Jordan Chiles. Chiles’ 6th-place finish at nationals got her onto the nominative team, though her chances to make the worlds team should be treated as slim, which I’d upgrade from slim to slight in the wake of the McCusker withdrawal. (She would be the alternate on that nationals-average team because her vault is the only thing any other gymnast provides that would add anything to that score.) I still think the Amanar would have to be back for her to make it.

Similarly, you have to keep MyKayla Skinner in mind because she also has a compelling score on vault. If Skinner and Chiles continue to improve on floor, you could come up with a team with one of them complementing Biles, Carey, McCusker, and Lee…and it kind of works. It’s not the most likely scenario by any means, and not the kind of team we’re used to because it would be so light on backups, but it wouldn’t score poorly.

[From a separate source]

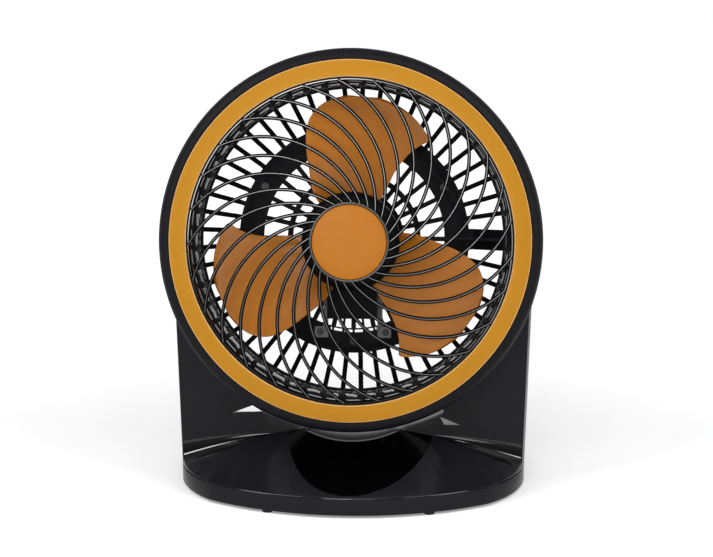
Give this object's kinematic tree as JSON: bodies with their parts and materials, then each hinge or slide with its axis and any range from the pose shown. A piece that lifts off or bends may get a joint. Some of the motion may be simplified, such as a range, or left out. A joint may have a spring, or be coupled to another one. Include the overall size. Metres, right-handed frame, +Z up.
{
  "type": "table fan",
  "caption": "Small table fan: round tilting head with spiral front grille, coloured trim ring and blades, on a broad stand with side wings and a curved foot.",
  "frame": {"origin": "middle of the bounding box's bottom face, on the table", "axes": "+Z up, front and air outlet towards -Y, +X to the right as seen from the front; the tilt pivots lie along X"},
  "size_m": [0.303, 0.196, 0.3602],
  "materials": {
    "stand_black": "satin",
    "panel_black": "gloss",
    "head_black": "satin",
    "amber_gold": "satin",
    "amber_blade": "satin",
    "rubber_black": "matt",
    "steel": "plain",
    "zinc_plate": "zinc plated",
    "copper_wire": "varnished",
    "bronze": "sintered",
    "nylon_white": "matt",
    "switch_grey": "matt"
  },
  "bodies": {
    "stand": {"stand_shell": "stand_black", "base_plate": "stand_black", "base_pads": "rubber_black", "base_screws": "steel", "front_panel": "panel_black", "switch_body": "switch_grey", "switch_nut": "steel", "cord_bush": "rubber_black", "terminal_block": "nylon_white"},
    "knob": {"switch_shaft": "steel", "speed_knob": "stand_black"},
    "head": {"pivot_bolts": "steel", "pivot_nuts": "steel", "pivot_washers": "rubber_black", "front_ring": "head_black", "trim_ring": "amber_gold", "front_grille": "head_black", "hub_cap": "amber_gold", "ring_screws": "steel", "rear_shell": "head_black", "rear_guard": "head_black", "motor_plate": "head_black", "guard_screws": "steel", "stator_core": "steel", "coil_bobbin": "head_black", "coil_winding": "copper_wire", "shading_rings": "copper_wire", "front_bracket": "zinc_plate", "rear_bracket": "zinc_plate", "motor_bushes": "bronze", "motor_screws": "steel", "motor_strap": "zinc_plate", "strap_screws": "steel", "motor_lead": "rubber_black"},
    "impeller": {"rotor": "steel", "shaft": "steel", "impeller_hub": "head_black", "impeller_blades": "amber_blade", "shaft_nut": "steel"}
  },
  "joints": [
    {"name": "head_tilt", "type": "hinge", "parent": "stand", "child": "head", "pos_m": [0, -0.012, 0.2057], "axis": [-1, 0, 0], "range_deg": [-10, 50]},
    {"name": "impeller_spin", "type": "hinge", "parent": "head", "child": "impeller", "pos_m": [0, -0.012, 0.2057], "axis": [0, -0.9903, 0.1392], "continuous": true},
    {"name": "speed_turn", "type": "hinge", "parent": "stand", "child": "knob", "pos_m": [0.06, 0.084, 0.018], "axis": [0, -1, 0], "range_deg": [0, 90]}
  ]
}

Honestly, I don’t really rate the chances for anyone else to make the worlds team. The scores just aren’t there right now to make a convincing argument. Feel free to fight me.


It’s challenging to take a “this person needs to do such-and-such to make the team” approach to selection camp because it honestly could just be as simple as the all-around standings. Which would be crazy-exciting, but also infuriating. In that case…you know…be good and hit routines? End of preview?